2 QPR squad choice will be unlucky for some

The Premier League clubs must name their 25-man squads on Tuesday and several well-known players will be omitted. The list will be most eagerly awaited at QPR, who now have more than 30 senior pros, many of them highly experienced and rather well paid. Quite how this is financed on an average gate of 16,000 only owner Tony Fernandes knows. At least Rangers fans hope he knows, for the spectre of Portsmouth looms.

3 Juventus woes show how Italian stock has fallen

Deadline day is madness but it does throw up some intriguing deals and gives the season a shot of adrenalin just as it seems to be bedding down. This week also underscored English football's status vis-a-vis Serie A. Who would have believed, two decades ago, that a Manchester United player would snub Juventus to go to Fulham, and the Old Lady of Turin would make do with a player Sunderland had rejected?
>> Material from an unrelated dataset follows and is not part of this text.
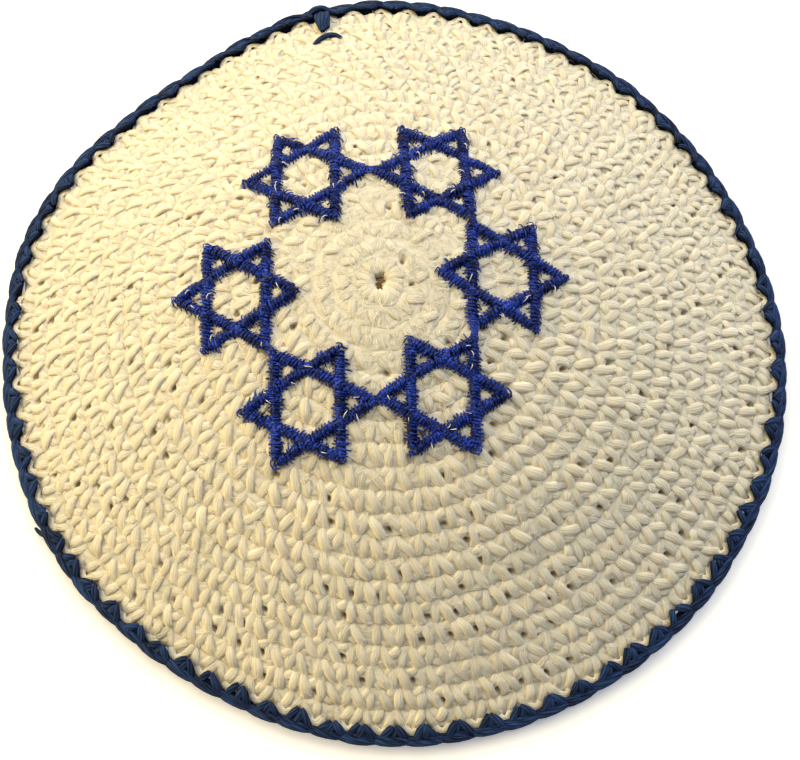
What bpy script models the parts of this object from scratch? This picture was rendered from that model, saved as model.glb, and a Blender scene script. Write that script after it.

4 Fair Play to the lawyers, who look sure to cash in

As Manchester City splashed out again yesterday, battle lines were being drawn in the great spending war, with Uefa using the Champions League draw to stress that the governing body "will not hesitate to take action" against clubs flouting Financial Fair Play. Manchester United, who have much to gain from a policy which places earning power over owner investment, weighed in with support for FFP in the Premier League. But a survey by YouGov reveals 52 per cent of clubs believe FFP is too easy to circumvent. This one, to m'learned friends' glee, will run and run.

5 Potters rotters must be told to shut up

Stoke City's support is usually worthy of admiration, but booing Aaron Ramsey for the temerity to have his leg broken by Ryan Shawcross a couple of years ago is unworthy of any football supporter. The club should ask them to desist.